Picking the right glove for you

When choosing a ball glove or mitt, it can turn into a bit of a daunting task. With all the information at hand, all the different sizes, the different brands and the vast array of colours, you can find yourself confused and uncertain. Don't worry, as we're here to help ease some of that uncertainty and turn it into excitement.

The following must be considered when buying a glove or mitt:

Type:

The two main types of gloves can be categorised in Baseball and Softball gloves. Baseball gloves are generally smaller and have a narrower pocket due to the ball being smaller. Softball gloves sport a deeper pocket and generally are bigger in nature due to the size of the ball.

Size:

Size preference goes hand in hand with what position you play.

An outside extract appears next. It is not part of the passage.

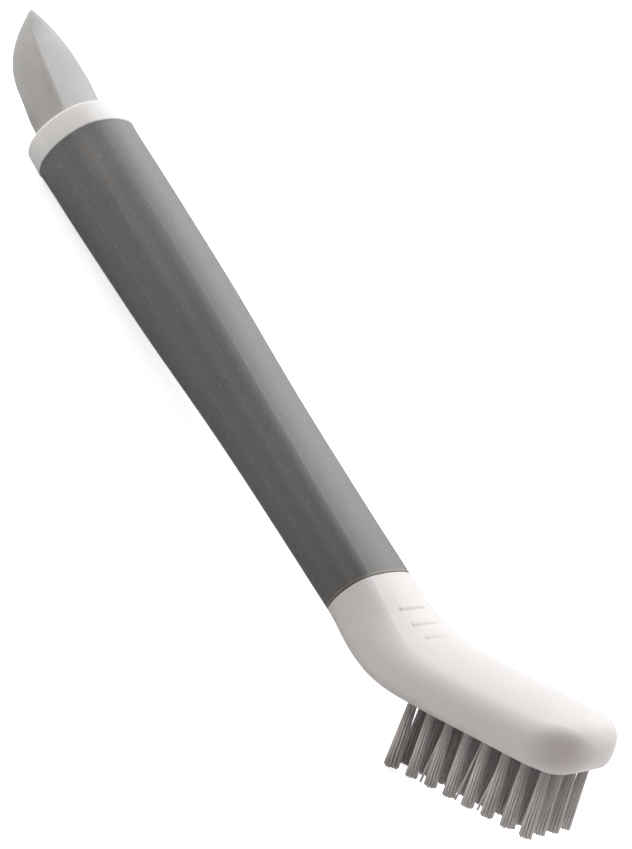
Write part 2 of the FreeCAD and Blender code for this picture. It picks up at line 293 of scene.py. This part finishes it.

However, there are many different sizes, ranging from 9" - 15". Baseball gloves usually stick to 11" - 12.5" with Softball gloves ranging from 11.5" - 14".

Position:

Your position you play is one of the biggest factors to take into account when picking a glove or mitt. Let's break down the positions.

  • Catcher
    • Catchers make use of mitts, these are hard and very thickly padded gloves.
    • They don't allow for as much freedom of movement as general gloves, but this is due to the extra padding.
    • Catchers have a very round and thick padded mitt to deal with the sheer amount of plays/pitches they have to receive. 
    • The difference between a baseball and softball catcher's mitt is once again, the size. Mainly referring to the pocket.
  • First Base
    • First Base players also make use of mitts, however they have less padding than a catcher's mitt due to not having to receive every pitch.
    • First base mitts vary from 12" - 14".
    • First base mitts also have the extra padding because the majority of plays go to First Base during a regular match.
  • Pitcher
    • As a pitcher, your first priority must be getting a glove with a closed pocket.
    • This is so that the batter can't see what type of grip you have on the ball and thus predict the pitch you're about to throw
    • You'll also generally want a smaller glove in order to have quick reactions when a ball gets hit your direction.
    • A light glove is also essential for a pitcher to ensure your reactions stay quick throughout the game.
  • Infield
    • Infielders usually prefer a glove in the size range of 11" - 11.75" for Baseball, and 11.5" - 12" for Softball. 
    • These gloves usually feature a narrow close with either an I web or a modified trap design.
    • The I web closes thumb to forefinger and is designed to field and release the ball quickly.
    • The modified trap design closes thumb to ring finger, creating a deeper pocket, giving a bit more space to catch the ball.
  • Outfield
    • Outfielders usually prefer a glove ranging from 12" - 12.5" for Baseball, and 12.5" - 14" for Softball.
    • An H web is one of the clear cut favourites in the outfield due to it's wide pocket, creating the maximum catching area. 
    • The H web also allows the fielder to look "through" the glove when fielding a ball that's directly in the sunlight. 

Material

The type of player or level of player will dictate what type of material you'll be looking at for your glove or mitt.

If you're a young ball player just starting out, a full leather glove wouldn't be your best option as they're rather pricey. In this case a cheaper canvas or PU alternative would work out best as it wouldn't be so much money out your pocket when you outgrow the glove.

However if you're a High School heading to Senior League player, you will definitely need to set your sights on a full leather glove. Leather has a far greater durability to it's canvas or PU counterparts. If looked after properly it could last you a lifetime. (Ask Riaan how he managed to braai his Wilson glove back in the day, when you make a stop by our shop)

Break In

Once you've found the glove that fits you like a glove. (Excuse the pun) It's time to start the wonderful process of breaking it in.

The break in process is often long and daunting, but the end result is 150% worth it!

The best way to break in a new glove is to wear it, use it, and play with it. This allows the leather to form to your hand as you open and close it to field a ball. 

Glove oil or glove butter can both be used to soften the leather while you're busy breaking it in. This gives the the glove more flexibility. (Be careful as glove oil and butter could possibly change the colour of the leather)

When your glove is not in use, ensure that you put a ball in the pocket and wrap it with either a glove wrap or any type of elastic that won't damage the leather. This keeps the preferred shape of your pocket at all times and ensures your glove is always ready to play!

NB!

NEVER Microwave your glove as this removes all the moisture from the leather and laces, drying out your entire glove causing it to become hard and brittle. 

NEVER Drive over your glove with a car trying to speed up the break in process.